Machine learning clearly has the potential to revamp the finance industry. The challenge that comes up with using machine learning is that there is a lot of room for unfairly biased algorithms due to implicit bias of the developers or of the training data. Even the most savvy and progressive FinTech borrower evaluation models rely on information that was used in the traditional banking system to determine credit score. I recently read a 2015 study on the amount of ‘credit invisible’ and ‘credit unscorable’ people there are in the US. ‘Credit invisible’ people are people who do not have any credit record with the credit bureau or the NCRAs, meanwhile ‘credit unscorable’ people are those whose records with the NCRAs and credit bureaus are not sufficient or time-relevant enough for them to be evaluated for borrowing purposes. The study highlighted that 11% of American adults were credit invisible and that 8% were unscorable. Although seems like a small percentage of the adult population, it is concerning when these metrics are evaluated along racial and ethical lines. The findings show that black and hispanics are more likely to be unscorable from early in their adulthood and maintain that trajectory for the rest of their adult life. 
It may be debatable as to whether an individual needs to maintain a traceable credit record.

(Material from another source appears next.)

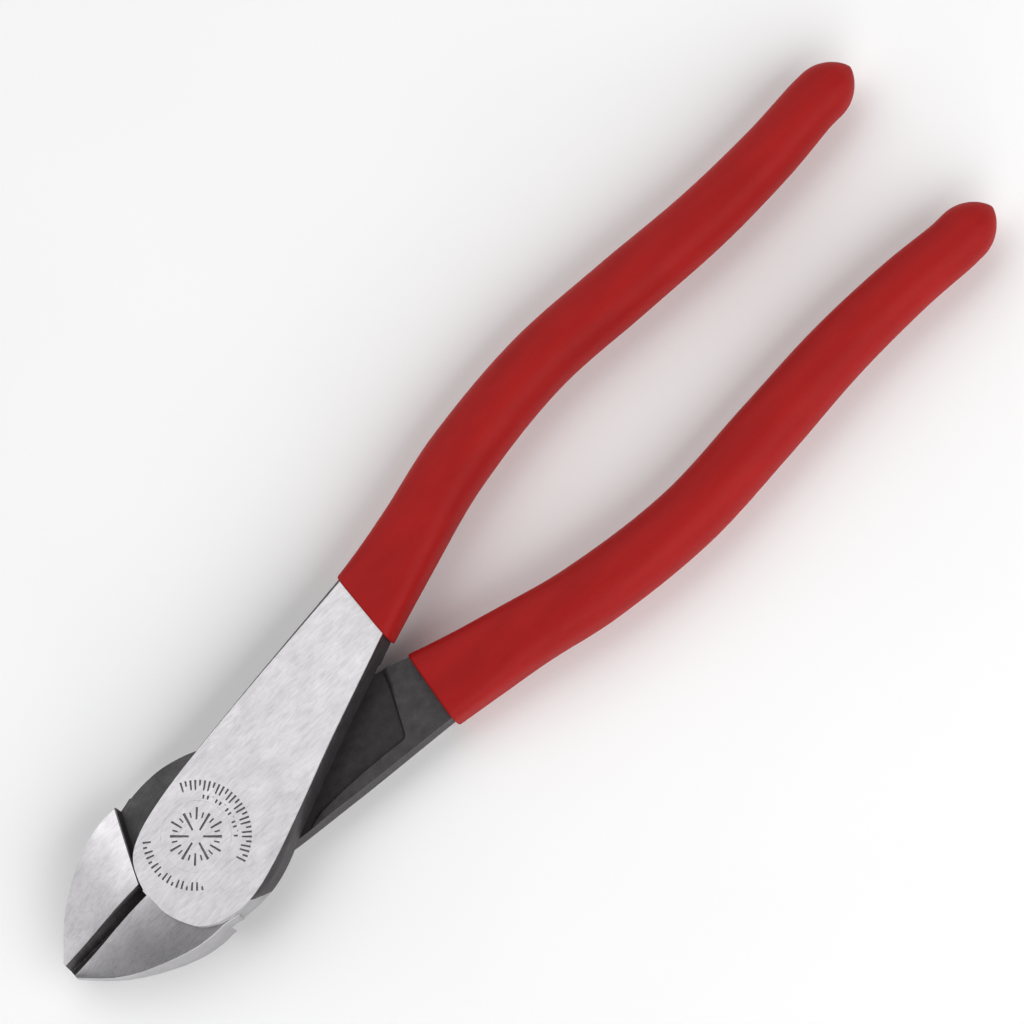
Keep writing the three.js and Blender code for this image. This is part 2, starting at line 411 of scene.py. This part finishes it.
def recess_cutter():
    """The room that the other half's joint plate turns in, under this half's plate."""
    front = SLOT_START_X + 0.05
    outline = [
        (-6, -3), (front, -3), (front, SLOT_HALF_WIDTH),
        (shoulder_point(SLOT_HALF_WIDTH), SLOT_HALF_WIDTH), (shoulder_point(20), 20), (-6, 20),
    ]
    return prism("recess", outline, -HALF - 2, SLIDE_GAP, OXIDE)


def shoulder_chamfer():
    """A thin wedge that breaks the edge between the jaw's ground face and its shoulder."""
    away = Vector((-math.cos(SHOULDER_TURN), -math.sin(SHOULDER_TURN), 0)) * SHOULDER_CHAMFER
    down = Vector((0, 0, -1)) * SHOULDER_CHAMFER
    rings = []
    for y in spread(SLOT_HALF_WIDTH - 1, 15, 24):
        x = shoulder_point(y)
        edge = Vector((x, y, -jaw_height(x, y)))
        rings.append([edge - away, edge + down, edge + away, edge - down])
    return loft("chamfer", rings, STEELS, lambda r, i: GROUND)


def turned(name, profile, segments, slot):
    """A profile of (radius, z) turned about the rivet's axis, closed by its flat ends."""
    rings = []
    for radius, z in profile:
        angles = [2 * math.pi * i / segments for i in range(segments)]
        rings.append([(radius * math.cos(a), radius * math.sin(a), z) for a in angles])
    return loft(name, rings, STEELS, lambda r, i: slot)


def rivet_profile(grow, end):
    """The countersunk heads and shank of the rivet, grown by a clearance, with ends at a height."""
    head, shank = RIVET_HEAD_RADIUS + grow, RIVET_SHANK_RADIUS + grow
    neck = HALF - RIVET_HEAD_DEPTH
    return [(head, -end), (head, -HALF), (shank, -neck), (shank, neck), (head, HALF), (head, end)]


MARK_DEPTH = 0.16


def radial_bar(bm, angle, inner, outer, half_width, height):
    """One stamped bar that points at the rivet's axis, sunk from a height."""
    along = Vector((math.cos(angle), math.sin(angle), 0))
    across = Vector((-math.sin(angle), math.cos(angle), 0))
    middle = (inner + outer) / 2
    corners = [(inner, -0.7), (outer, -1.0), (outer, 1.0), (inner, 0.7)]
    # The sides of a mark lean: it is narrower and shorter at its bottom than above the steel.
    bottom = (height - MARK_DEPTH, 0.55, 0.93)
    above = (height + 1, 2.4, 1.25)
    rings = []
    for z, wide, long in (bottom, above):
        ring = []
        for radius, side in corners:
            reach = middle + (radius - middle) * long
            point = along * reach + across * side * half_width * wide
            ring.append(bm.verts.new((point.x, point.y, z)))
        rings.append(ring)
    bm.faces.new(rings[0])
    bm.faces.new(rings[1])
    for i in range(4):
        j = (i + 1) % 4
        bm.faces.new((rings[0][i], rings[0][j], rings[1][j], rings[1][i]))


def ticks_on_arc(bm, middle, width, count, inner, outer):
    """Stamped ticks along an arc round the rivet, each third one short. Angles in degrees."""
    for i, angle in enumerate(spread(middle - width / 2, middle + width / 2, count)):
        start = inner + (0.8 if i % 3 == 1 else 0.0)
        radial_bar(bm, math.radians(angle), start, outer, 0.24, HALF)


def plate_marks():
    """Plain stamped graduations round the rivet, with no lettering in them."""
    bm = bmesh.new()
    ticks_on_arc(bm, 176, 134, 27, 8.0, 9.8)
    ticks_on_arc(bm, 8, 92, 17, 7.9, 9.4)
    ticks_on_arc(bm, 176, 80, 13, 6.6, 7.3)
    for face in bm.faces:
        face.material_index = STAMP
    return new_object("marks", bm, STEELS)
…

However, when we evaluate the effects this has on one’s access to credit for personal investments i.e. a mortgage, a business loan etc, it becomes imperative that credit documentation exists. Traditional banks are often hesitant to issue loans without a credit score because they’re unable to evaluate an individual’s risk. Oftentimes this results in either denial of the loan application or the loan granted at higher than average premiums. This practice limits the amount of people who have access to credit; the credit that is necessary to improve their living standards and fuel wealth generation. There is an undeniable correlation between the large number of ‘credit invisible’ and ‘unscorable’ people from minority groups and their limited access to credit from financial institutions. The question is: ‘How will machine learning and big data change that?”
At the moment FinTech companies have a lot of access to consumer information through their (consumers’) digital footprints. They can use this information to substitute the information they have from traditional sources like credit bureaus and create more comprehensive models that are able to score previously unscorable borrowers hence increasing access to credit. This is a great next step in terms of extending credit to previously underserved communities. Machine learning has the ability to learn correlations between modern digital information, traditional credit scores, and default rates.
Digital information seems to be the answer, right? I mean everyone is represented on the internet somehow through social media, subscription services, or even web searches. However, the nature of your online representation also says a lot about features like your education, socio-economic status, spending habits etc. Therefore there is a possibility for invisibility in the digital space as well depending on the features the developers choose to use to access creditworthiness. Does the level of education listed on your LinkedIn resume make you more credit worthy? Does your Facebook post on your obsession with buying new shoes raise a red flag? Is the absence of a subscription service a show of frugality or low income? There’s a lot that the information online could say about an individual. There’s a lot that the lack of information online also says about an individual. Just as the traditional methods excluded groups of individuals with undocumented credit scores, the newer methods of evaluation could create new socio-economic rifts between the next wave of borrowers. There is a possibility of a new kind of invisible and/or unscorable borrower. It is imperative that machine learning developers in the financial sector as well as policy makers interested in the ethics and possible outcomes of these models, come together and discuss how we can get representative datasets that don’t exclude minority groups from credit.
Note: Minority groups may not always be divided by protected attributes such as race, gender, sexuality or even class. However, features selected for model development may serve as proxies for these protected attributes.